Dataset section:

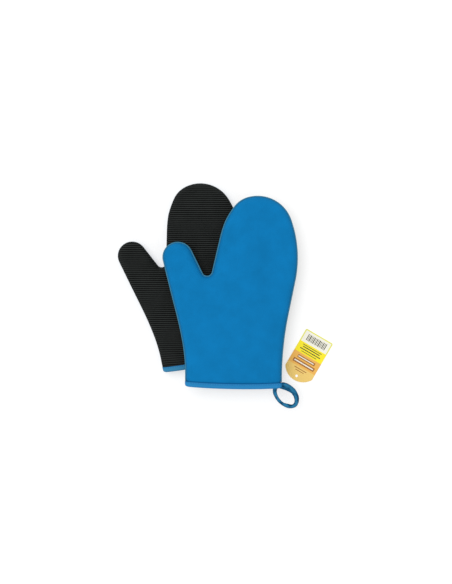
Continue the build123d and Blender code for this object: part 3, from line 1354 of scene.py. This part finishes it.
        self.maker.place_piece(
            bm, "hanging_loop_tape", LOOP_TAPE, "loop_tape", "loop", 0.0, ["hanging_loop"], bowed=False
        )

    def sew_loop(self, bm: BMesh, frames: Sequence[Matrix]) -> None:
        """Lays a row of pale stitches down the middle of the loop's tape, on both of its faces."""
        for frame_of in frames[4:-4:4]:
            for face in (-1, 1):
                add_stitch(bm, frame_of @ Matrix.Translation((0, face * 0.75, 0)), (0.28, 0.3, 1.0))

    def build_loop_fold(self) -> None:
        """Makes the tape's folded under-layer, which runs beside the loop's root and into it."""
        pattern = self.maker.pattern
        corner = Vector((pattern.cuff_outer_x * pattern.size, 0, MID))
        sign = 1.0 if self.maker.lie.palm_up else -1.0
        route = [
            Vector((-2.4, 3.8, 0.0)),
            Vector((0.0, 2.6, 0.1)),
            Vector((5.0, 0.9, -0.3)),
            Vector((10.5, -1.5, -1.2)),
            Vector((15.5, -5.0, -2.2)),
            Vector((19.6, -10.0, -3.2)),
        ]
        widths = (1.0, 1.0, 1.0, 1.0, 0.85, 0.4)
        frames = []
        for k, p in enumerate(route):
            along = heading(route, k)
            beside = Vector((0, 0, sign)).cross(along).normalized()
            turn = facing(beside, along.cross(beside), along)
            place = corner + Vector((p.x, p.y, p.z * sign))
            shape = Matrix.Diagonal((widths[k], widths[k], 1, 1))
            frames.append(Matrix.Translation(place) @ turn @ Matrix.Rotation(0.1 * k, 4, "Z") @ shape)
        bm = bmesh.new()
        sweep(bm, rounded_section(bm, 3.6, 1.4, 16), frames)
        bmesh.ops.subdivide_edges(bm, edges=bm.edges, cuts=1, use_grid_fill=True, smooth=0.6)
        crease = bm.verts.layers.float.new("crease")
        # Painted shade, uneven, over the whole under-layer where it lies beneath the loop.
        for v in bm.verts:
            v[crease] = 0.7 + 0.4 * noise.noise(v.co / 3)
        map_cloth(bm)
        self.maker.place_piece(bm, "loop_fold_tape", LOOP_TAPE, "loop_tape", "loop", bowed=False)

    def build(self) -> None:
        """Makes the whole mitt."""
        self.maker.form.inflate()
        self.build_walls()
        self.build_seam()
        self.build_binding()
        self.build_loop()
        self.build_loop_fold()


# ---------------------------------------------------------------- the tag


@dataclass
class SwingTag:
    """Printed card with an arched, punched end."""

    wide: float = 45.5
    straight: float = 62.0
    arch: float = 13.0
    thick: float = 0.5
    corner_r: float = 2.0
    hole_r: float = 2.0
    hole_inset: float = 7.0
    turn: float = -30.3

    def corner(self) -> Vector:
        """Place of the card's first corner, from the CAD node's box."""
        low, high = (Vector(c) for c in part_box("swing_tag"))
        spin = Matrix.Rotation(math.radians(self.turn), 3, "Z")
        near = spin @ Vector((self.corner_r, -self.corner_r, 0)) * MM
        far = spin @ Vector((self.wide - self.corner_r, -self.corner_r, 0)) * MM
        return Vector((high.x - far.x - self.corner_r * MM, high.y - near.y - self.corner_r * MM, low.z))

    def build(self) -> None:
        """Makes the card, slightly curled."""
        bm = bmesh.new()
        half = self.wide / 2
        radius = (half**2 + self.arch**2) / (2 * self.arch)
        sweep_angle = 2 * math.asin(half / radius)
        first = bm.verts.new((0, -self.corner_r, 0))
        at = draw_arc(bm, first, (self.corner_r, -self.corner_r), -math.pi / 2, 6)
        at = draw_line(bm, at, Vector((self.wide - self.corner_r, 0, 0)))
        at = draw_arc(bm, at, (self.wide - self.corner_r, -self.corner_r), -math.pi / 2, 6)
        at = draw_line(bm, at, Vector((self.wide, -self.straight, 0)))
        at = draw_arc(bm, at, (half, -self.straight - self.arch + radius), -sweep_angle, 24)
        bmesh.ops.contextual_create(bm, geom=[at, first])
        rim = list(bm.edges)
        hole = bmesh.ops.create_circle(bm, segments=32, radius=self.hole_r)["verts"]
        eye = Vector((half, -self.straight - self.arch + self.hole_inset, 0))
        bmesh.ops.translate(bm, verts=hole, vec=eye)
        edges = rim + list({e for v in hole for e in v.link_edges})
        bmesh.ops.triangle_fill(bm, use_beauty=True, edges=edges)
        for k in range(1, 14):
            cut(bm, all_of(bm), (0, -k * 5.5, 0), (0, 1, 0))
        for k in range(1, 6):
            cut(bm, all_of(bm), (k * 7.5, 0, 0), (1, 0, 0))
        if sum(f.normal.z for f in bm.faces) < 0:
            bmesh.ops.reverse_faces(bm, faces=bm.faces)
        thicken(bm, list(bm.faces), self.thick)
        bmesh.ops.recalc_face_normals(bm, faces=bm.faces)
        card_map = bm.loops.layers.uv.new("Cloth")
        for face in bm.faces:
            for loop in face.loops:
                loop[card_map].uv = (loop.vert.co.x * MM, -loop.vert.co.y * MM)
        for v in bm.verts:
            curl = ((v.co.x - half) / half) ** 2 + (max(0.0, -v.co.y - 40) / 35) ** 2
            v.co.z += 0.5 * curl
        turn = Matrix.Rotation(math.radians(self.turn), 4, "Z")
        place = Matrix.Translation(self.corner()) @ turn @ Matrix.Scale(MM, 4)
        bmesh.ops.transform(bm, matrix=place, verts=bm.verts)
        tag = new_object(bm, "swing_tag_card", TAG_CARD)
        for polygon in tag.data.polygons:
            polygon.use_smooth = False
        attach(tag, "tag")
        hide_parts("swing_tag")
        log.info("swing tag: %d faces", len(tag.data.polygons))


# ---------------------------------------------------------------- studio


@dataclass
class Studio:
    """Plain white floor, soft light from above and the camera straight over the pair."""

    camera_height: float = 1.2
    lens: float = 49.85
    aim: tuple[float, float] = (-0.0112, 0.1414)  # from the middle of the right mitt's mouth
    sky: float = 0.62
    key: float = 1.35
    floor_size: float = 6.0

    def build(self, cuff: Vector) -> None:
        """Makes the floor, the lights and the camera.

        Args:
            cuff: The middle of the right mitt's mouth.
        """
        scene = bpy.context.scene
        scene.view_settings.view_transform = "Standard"
        self.build_floor()
        world = bpy.data.worlds.new("Soft white room")
        tree = empty_tree(world)
        rays = add_node(tree, "LightPath").outputs
        seen = compute(tree, "MAXIMUM", rays["Is Camera Ray"], rays["Is Glossy Ray"])
        seen = compute(tree, "MAXIMUM", seen, rays["Is Transmission Ray"])
        level = add_node(tree, "MapRange", Value=seen, To_Min=self.sky, To_Max=1.0)
        room = add_node(tree, "Background", Color=(1, 1, 1, 1), Strength=level.outputs[0])
        add_node(tree, "OutputWorld", Surface=room.outputs[0])
        scene.world = world
        lamp = bpy.data.lights.new("Soft box", "SUN")
        configure(lamp, energy=self.key, angle=math.radians(50))
        add_object("Soft box", lamp).rotation_euler = (math.radians(-14), math.radians(-18), 0)
        view = bpy.data.cameras.new("Overhead camera")
        configure(view, lens=self.lens, sensor_width=36.0, clip_end=10.0)
        camera = add_object("Overhead camera", view)
        camera.location = (cuff.x + self.aim[0], cuff.y + self.aim[1], self.camera_height)
        scene.camera = camera

    def build_floor(self) -> None:
        """Makes the floor: white to the camera, and still darker where the mitts shade it."""
        bm = bmesh.new()
        bmesh.ops.create_grid(bm, x_segments=1, y_segments=1, size=self.floor_size)
        floor = new_object(bm, "studio_floor", None)
        paint = bpy.data.materials.new("White studio floor")
        tree = empty_tree(paint)
        matt = add_node(tree, "BsdfDiffuse", Color=(0.9, 0.9, 0.9, 1))
        seen = add_node(tree, "BsdfDiffuse", Color=(0.55, 0.55, 0.55, 1))
        seen_by = add_node(tree, "LightPath").outputs["Is Camera Ray"]
        glow = add_node(tree, "Emission", Color=(1, 1, 1, 1), Strength=0.52)
        lifted = add_node(tree, "AddShader", i0=seen.outputs[0], i1=glow.outputs[0])
        mixed = add_node(tree, "MixShader", i0=seen_by, i1=matt.outputs[0], i2=lifted.outputs[0])
        add_node(tree, "OutputMaterial", Surface=mixed.outputs[0])
        floor.data.materials.append(paint)


def main() -> None:
    """Builds the studio, both mitts and the tag, in that order."""
    logging.basicConfig(level=logging.INFO, format="%(name)s: %(message)s")
    left = Lie.from_record(Side.LEFT, True)
    right = Lie.from_record(Side.RIGHT, False)
    Studio().build(right.cuff)
    small, full = MittPattern(size=0.95), MittPattern()
    under = np.array([(left.matrix() @ p)[:2] for p in small.footprint(SEAM)])
    Mitt(SheetMaker(small, PuffedForm(small, 3.7), left, None), DARK_SEAM, FADED_TAPE).build()
    Mitt(SheetMaker(full, PuffedForm(full, 11.3), right, Settle(under)), SEAM_WITH_PAINTED_SHEEN, CUFF_TAPE).build()
    SwingTag().build()


if __name__ == "__main__":
    main()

Given problem: The lines from the top of the data above down to the line containing "add_stitch(bm, frame_of @" are to be copied exactly; no other line should appear.

Full output:
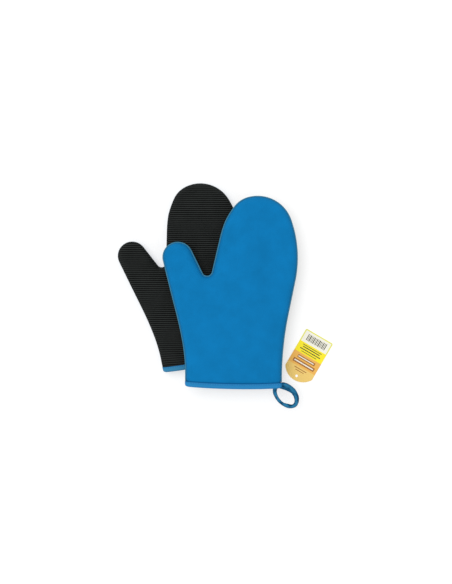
Continue the build123d and Blender code for this object: part 3, from line 1354 of scene.py. This part finishes it.
        self.maker.place_piece(
            bm, "hanging_loop_tape", LOOP_TAPE, "loop_tape", "loop", 0.0, ["hanging_loop"], bowed=False
        )

    def sew_loop(self, bm: BMesh, frames: Sequence[Matrix]) -> None:
        """Lays a row of pale stitches down the middle of the loop's tape, on both of its faces."""
        for frame_of in frames[4:-4:4]:
            for face in (-1, 1):
                add_stitch(bm, frame_of @ Matrix.Translation((0, face * 0.75, 0)), (0.28, 0.3, 1.0))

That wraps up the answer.